[Begin SOURCE RECORDS]

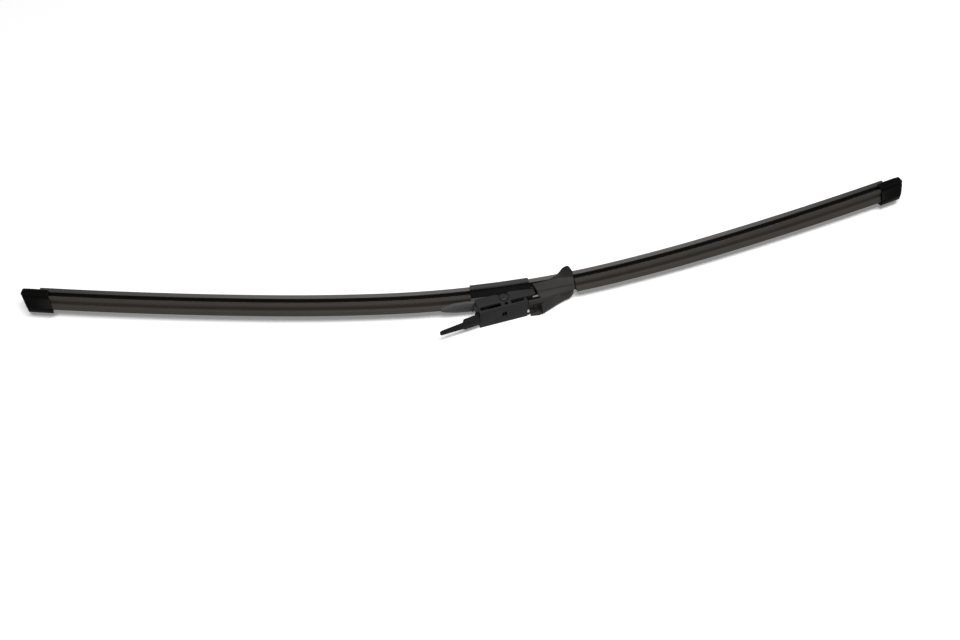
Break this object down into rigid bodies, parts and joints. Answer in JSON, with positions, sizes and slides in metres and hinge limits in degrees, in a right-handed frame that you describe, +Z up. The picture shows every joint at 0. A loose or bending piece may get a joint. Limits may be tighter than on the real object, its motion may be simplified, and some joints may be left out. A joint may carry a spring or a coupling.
{
  "type": "wiper blade",
  "caption": "Flat windscreen wiper blade: a bent rubber strip on flat springs with a spoiler, end caps and a swinging arm adapter with a lock lever.",
  "frame": {"origin": "on the axis on which the adapter swings, at the pivot pin's lower end, in the plane that the connector lies on", "axes": "+X along the blade towards its short side, +Y towards the lip, -Y towards the wiper arm, +Z up out of the blade's upper side as it lies"},
  "size_m": [0.6023, 0.0853, 0.0201],
  "materials": {
    "lip_rubber": "matt black rubber, graphite grey at the lip",
    "spoiler_rubber": "satin black",
    "spring_steel": "black coated spring steel",
    "black_plastic": "fine grained black",
    "pin_steel": "black coated"
  },
  "bodies": {
    "blade": {"wiper_rubber": "lip_rubber", "upper_spring": "spring_steel", "lower_spring": "spring_steel", "long_spoiler": "spoiler_rubber", "short_spoiler": "spoiler_rubber", "long_end_cap": "black_plastic", "short_end_cap": "black_plastic", "base_bracket": "black_plastic", "pivot_pin": "pin_steel", "tail_cover": "black_plastic", "wing_cover": "black_plastic"},
    "adapter": {"adapter_body": "black_plastic"},
    "lever": {"lock_lever": "black_plastic"}
  },
  "joints": [
    {"name": "adapter_pivot", "type": "hinge", "parent": "blade", "child": "adapter", "pos_m": [0, 0, 0.0076], "axis": [0, 0, 1], "range_deg": [-12, 2.5]},
    {"name": "lever_hinge", "type": "hinge", "parent": "adapter", "child": "lever", "pos_m": [-0.0125, -0.00448, 0.0076], "axis": [0, 0, 1], "range_deg": [-5, 1]}
  ]
}
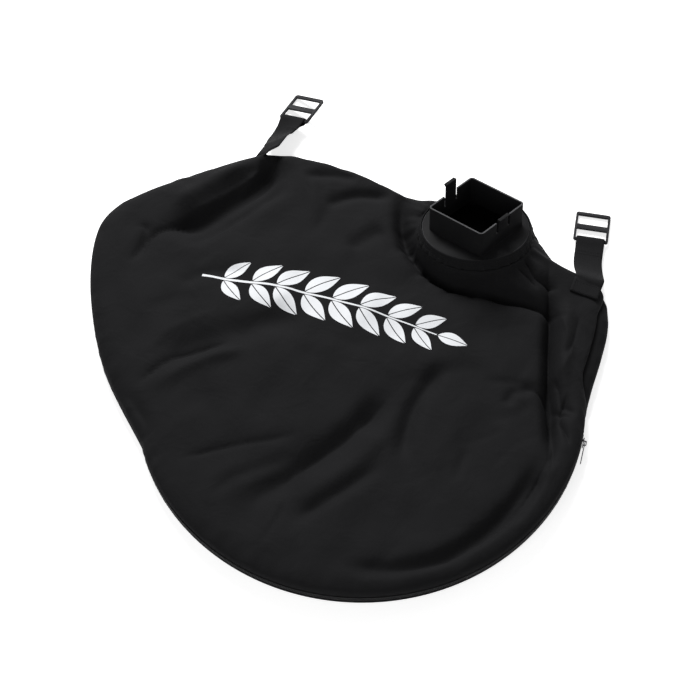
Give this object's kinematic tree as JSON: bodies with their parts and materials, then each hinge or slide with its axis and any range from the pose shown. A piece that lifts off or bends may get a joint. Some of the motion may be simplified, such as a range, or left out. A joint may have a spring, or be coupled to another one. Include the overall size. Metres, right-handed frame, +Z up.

[End SOURCE RECORDS]

Return each line of the data exactly as written above.

COMPLETE OUTPUT >>
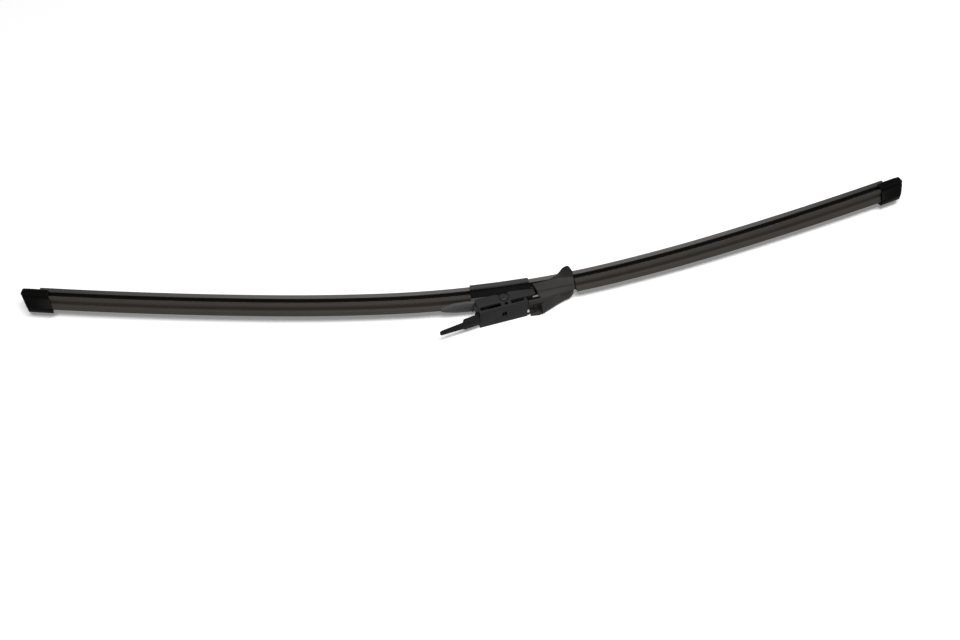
Break this object down into rigid bodies, parts and joints. Answer in JSON, with positions, sizes and slides in metres and hinge limits in degrees, in a right-handed frame that you describe, +Z up. The picture shows every joint at 0. A loose or bending piece may get a joint. Limits may be tighter than on the real object, its motion may be simplified, and some joints may be left out. A joint may carry a spring or a coupling.
{
  "type": "wiper blade",
  "caption": "Flat windscreen wiper blade: a bent rubber strip on flat springs with a spoiler, end caps and a swinging arm adapter with a lock lever.",
  "frame": {"origin": "on the axis on which the adapter swings, at the pivot pin's lower end, in the plane that the connector lies on", "axes": "+X along the blade towards its short side, +Y towards the lip, -Y towards the wiper arm, +Z up out of the blade's upper side as it lies"},
  "size_m": [0.6023, 0.0853, 0.0201],
  "materials": {
    "lip_rubber": "matt black rubber, graphite grey at the lip",
    "spoiler_rubber": "satin black",
    "spring_steel": "black coated spring steel",
    "black_plastic": "fine grained black",
    "pin_steel": "black coated"
  },
  "bodies": {
    "blade": {"wiper_rubber": "lip_rubber", "upper_spring": "spring_steel", "lower_spring": "spring_steel", "long_spoiler": "spoiler_rubber", "short_spoiler": "spoiler_rubber", "long_end_cap": "black_plastic", "short_end_cap": "black_plastic", "base_bracket": "black_plastic", "pivot_pin": "pin_steel", "tail_cover": "black_plastic", "wing_cover": "black_plastic"},
    "adapter": {"adapter_body": "black_plastic"},
    "lever": {"lock_lever": "black_plastic"}
  },
  "joints": [
    {"name": "adapter_pivot", "type": "hinge", "parent": "blade", "child": "adapter", "pos_m": [0, 0, 0.0076], "axis": [0, 0, 1], "range_deg": [-12, 2.5]},
    {"name": "lever_hinge", "type": "hinge", "parent": "adapter", "child": "lever", "pos_m": [-0.0125, -0.00448, 0.0076], "axis": [0, 0, 1], "range_deg": [-5, 1]}
  ]
}
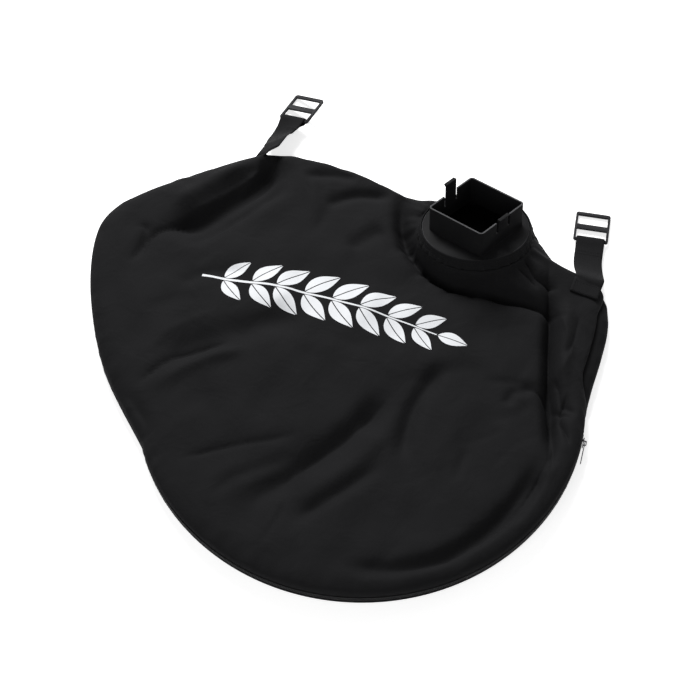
Give this object's kinematic tree as JSON: bodies with their parts and materials, then each hinge or slide with its axis and any range from the pose shown. A piece that lifts off or bends may get a joint. Some of the motion may be simplified, such as a range, or left out. A joint may have a spring, or be coupled to another one. Include the overall size. Metres, right-handed frame, +Z up.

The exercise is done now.